Early detection is a key factor in survival rates for many cancers. Improved detection and treatment have substantially increased survival rates for women with breast cancer. The National Cancer Institute reports that five-year survival rates increased from 75.2% in 1975 to 90.6% in 2008; death rates fell an average of 1.9% each year from 2004 to 2013. Survival rates for ovarian cancer, which is frequently detected much later than breast cancer, have also improved from 33.7% in 1975 to 46.2% in 2008. The NCI Fact Sheets note that the statistics “are based on large groups of people, they cannot be used to predict exactly what will happen to an individual patient.”

Dr. Langer says some exciting new treatments have emerged in recent years.

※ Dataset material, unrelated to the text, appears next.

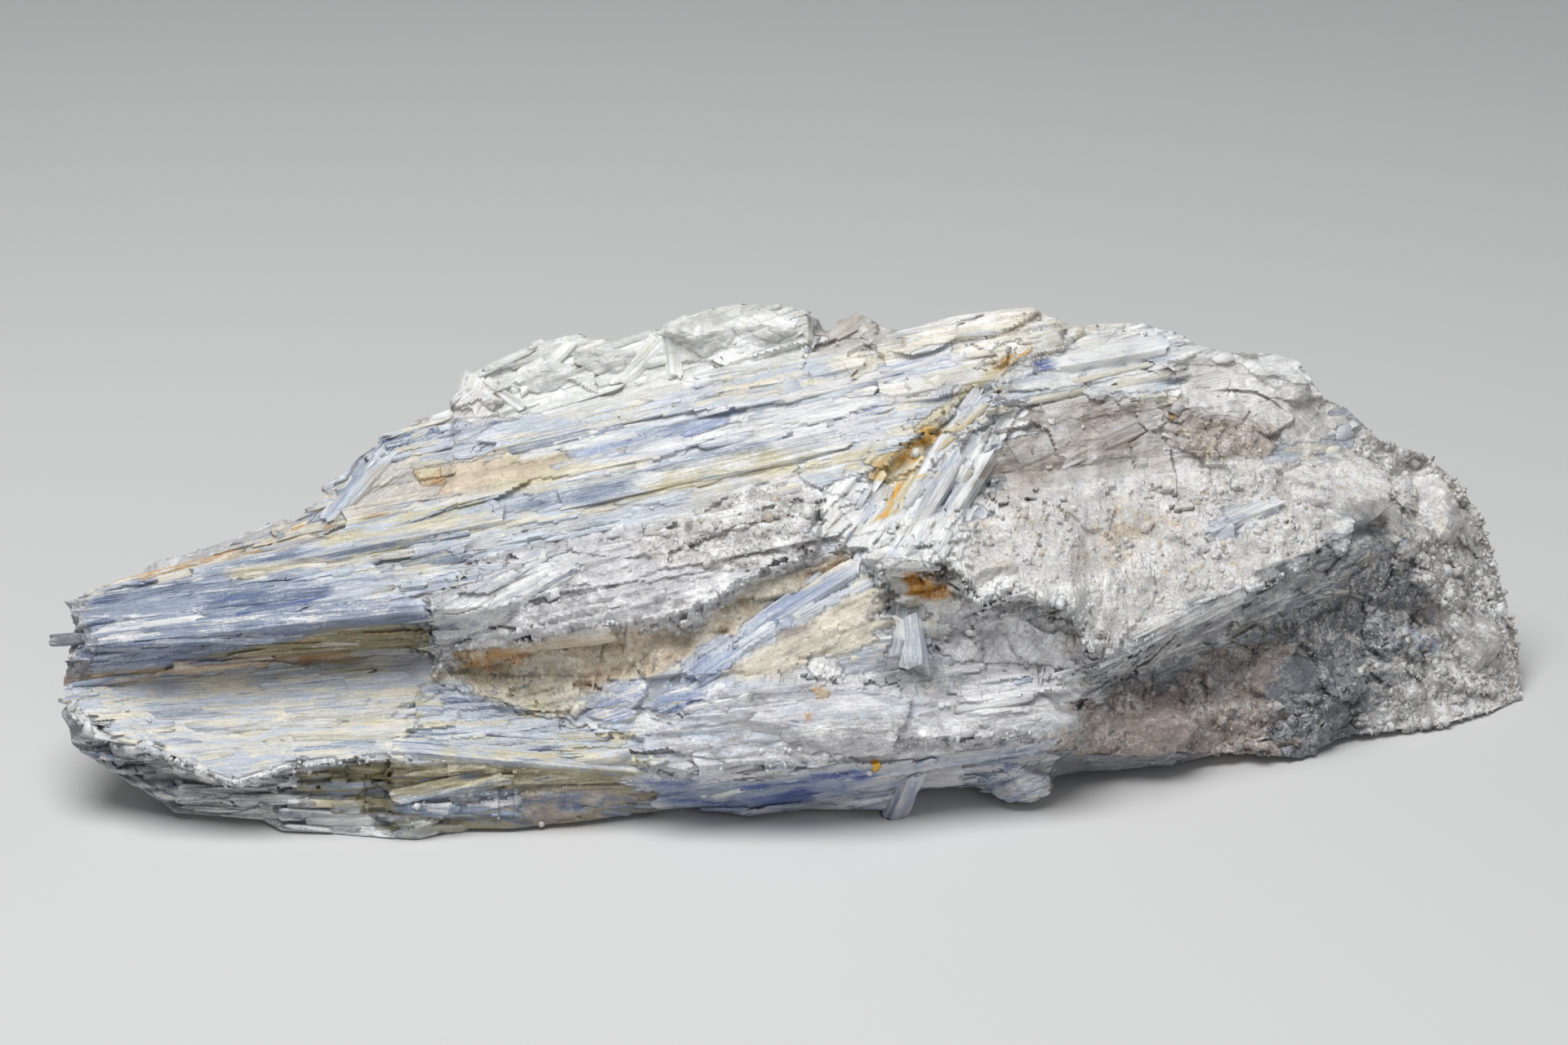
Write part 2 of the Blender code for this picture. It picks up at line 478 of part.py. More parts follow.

For instance, breast cancer that is HER2 (human epidermal growth factor receptor 2) positive, is often more aggressive and harder to treat with hormone treatments used for other types of breast cancer. A new drug, pertuzumab (Perjeta), was approved by the FDA in 2014. “When we use pertuzumab with standard chemo before surgery … patients can actually feel the cancer shrinking,” says Dr. Langer. “If we do chemo before surgery, we can do ultrasound and other studies to show the treatment is working.”

She says immunotherapy cancer treatments may be “the wave of the future.”

Dr. Langer says that Keytruda, which “made the mass in President Carter’s brain go away, if you remember that story … boosts the immune system to recognize cancer as a foreign cell rather than (part of) self.”

She says these new drugs can have immune-related side effects, but they appear to be effective.

Two parallel developments in ovarian cancer research – targeting and immunotherapy – are also very exciting, according to Dr. Tanja Pejovic, who heads the Gynecologic Cancer Lab at Oregon Health and Science University’s Knight Cancer Institute.

Targeting allows doctors to tailor cancer treatment toward the unique molecular profile of a tumor. That means the very BRCA1 and BRCA2 genetic mutations that make a woman more susceptible to ovarian cancer also make the tumor cells more susceptible to targeted treatment. Women with a BRCA1 or 2 mutation have proteins in their cells that do not perform the DNA repair of normal cells, explains Dr. Pejovic: “The proteins just are not working properly,” making women more likely to develop cancer. Yet those same mutated BRCA proteins make it “easier for chemo to kill the cancer cells.”

Immunotherapy is a parallel development in which cancer vaccines can be targeted to specific proteins. “Almost all ovarian cancer cells have a protein, survivin, in great amounts that is very low in normal cells,” Dr. Pejovic says. “The vaccine marks the protein and activates the immune system to attack those cells with the protein.”

As part of the US Oncology Network, Arizona Oncology is currently running a clinical trial for patients whose breast cancer is triple negative (lacking HER2, estrogen and progesterone). The trial uses standard chemo and an experimental drug before surgery. Information on this and other clinical trials is available at arizonaoncology.com.